Scripts that build objects
————————
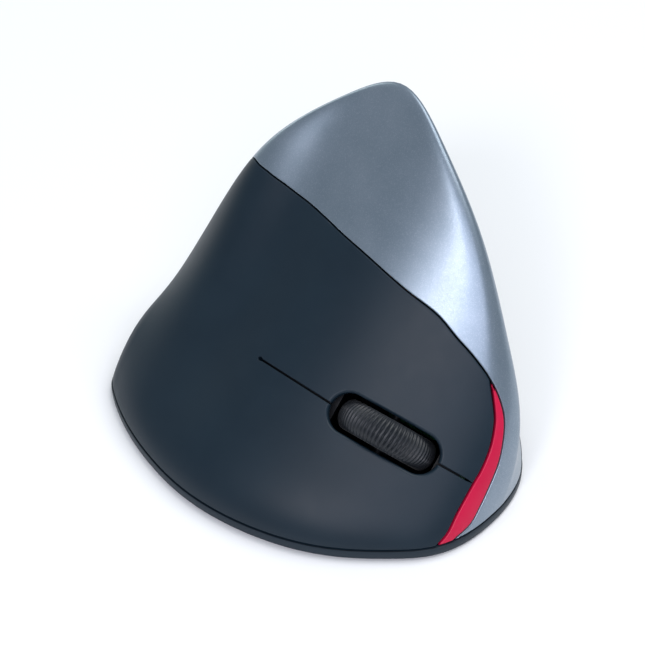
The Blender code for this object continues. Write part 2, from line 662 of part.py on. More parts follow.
def screw(name, seat, direction, head_height, head_radius, shank):
    """Pan-head screw: the shank runs from its seat along a direction, the head sits behind."""
    direction = np.asarray(direction, float)
    profile = [(0, -head_height * 0.45), (0.45, -head_height * 0.45), (0.55, -head_height),
               (head_radius * 0.7, -head_height), (head_radius, -head_height * 0.5), (head_radius, 0),
               (0.8, 0), (0.8, shank - 0.6), (0, shank)]
    return turned(name, "steel", profile, seat, direction, 12)


def ribbon(name, look, centres, width, thickness):
    """Flat cable through points, with a given width vector."""
    centres = [np.asarray(c, float) for c in centres]
    width = np.asarray(width, float) / 2
    verts = []
    for i, c in enumerate(centres):
        along = centres[min(i + 1, len(centres) - 1)] - centres[max(i - 1, 0)]
        thick = np.cross(width, along)
        thick *= thickness / 2 / np.linalg.norm(thick)
        verts += [c - width - thick, c + width - thick, c + width + thick, c - width + thick]
    faces = [[0, 1, 2, 3], [4 * len(centres) - 1 - i for i in range(4)]]
    for i in range(len(centres) - 1):
        for k in range(4):
            p, q = 4 * i + k, 4 * i + (k + 1) % 4
            faces.append([p, p + 4, q + 4, q])
    return solid(name, verts, faces, look)


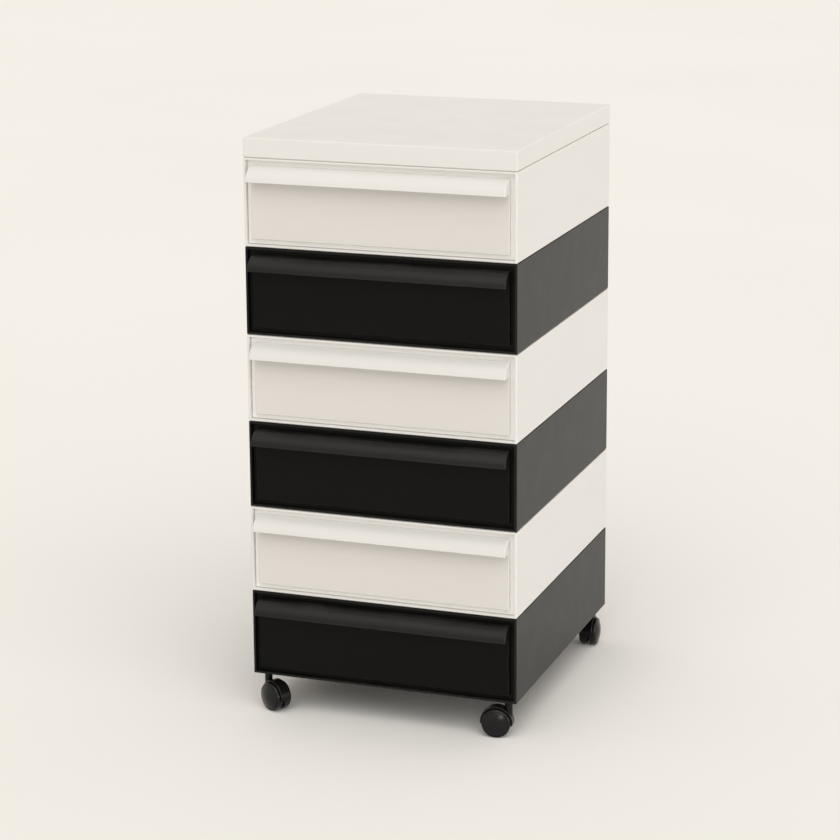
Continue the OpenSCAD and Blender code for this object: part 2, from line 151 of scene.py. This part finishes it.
————————
### What to produce
Extract every record. Keep wording exact.

### Task answer
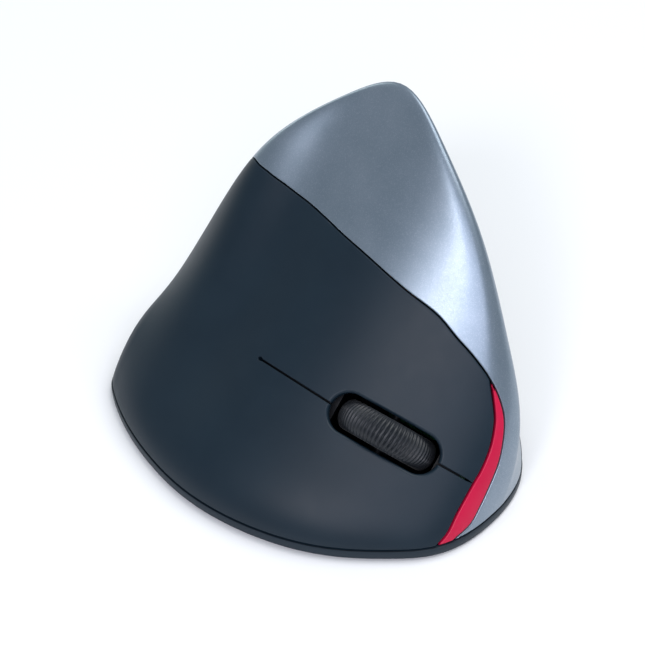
The Blender code for this object continues. Write part 2, from line 662 of part.py on. More parts follow.
def screw(name, seat, direction, head_height, head_radius, shank):
    """Pan-head screw: the shank runs from its seat along a direction, the head sits behind."""
    direction = np.asarray(direction, float)
    profile = [(0, -head_height * 0.45), (0.45, -head_height * 0.45), (0.55, -head_height),
               (head_radius * 0.7, -head_height), (head_radius, -head_height * 0.5), (head_radius, 0),
               (0.8, 0), (0.8, shank - 0.6), (0, shank)]
    return turned(name, "steel", profile, seat, direction, 12)


def ribbon(name, look, centres, width, thickness):
    """Flat cable through points, with a given width vector."""
    centres = [np.asarray(c, float) for c in centres]
    width = np.asarray(width, float) / 2
    verts = []
    for i, c in enumerate(centres):
        along = centres[min(i + 1, len(centres) - 1)] - centres[max(i - 1, 0)]
        thick = np.cross(width, along)
        thick *= thickness / 2 / np.linalg.norm(thick)
        verts += [c - width - thick, c + width - thick, c + width + thick, c - width + thick]
    faces = [[0, 1, 2, 3], [4 * len(centres) - 1 - i for i in range(4)]]
    for i in range(len(centres) - 1):
        for k in range(4):
            p, q = 4 * i + k, 4 * i + (k + 1) % 4
            faces.append([p, p + 4, q + 4, q])
    return solid(name, verts, faces, look)


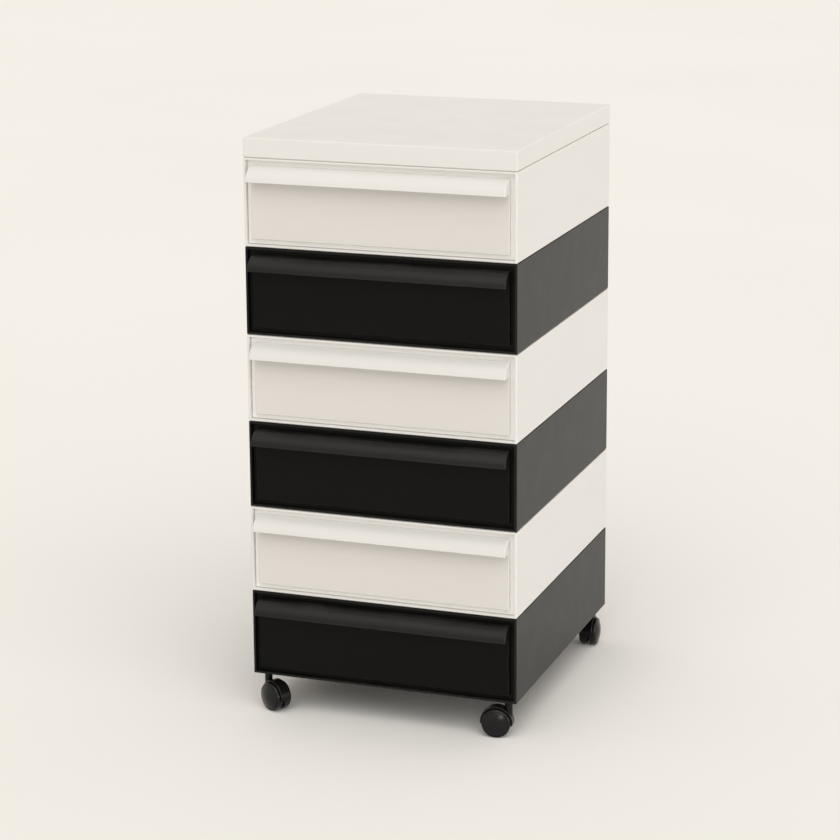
Continue the OpenSCAD and Blender code for this object: part 2, from line 151 of scene.py. This part finishes it.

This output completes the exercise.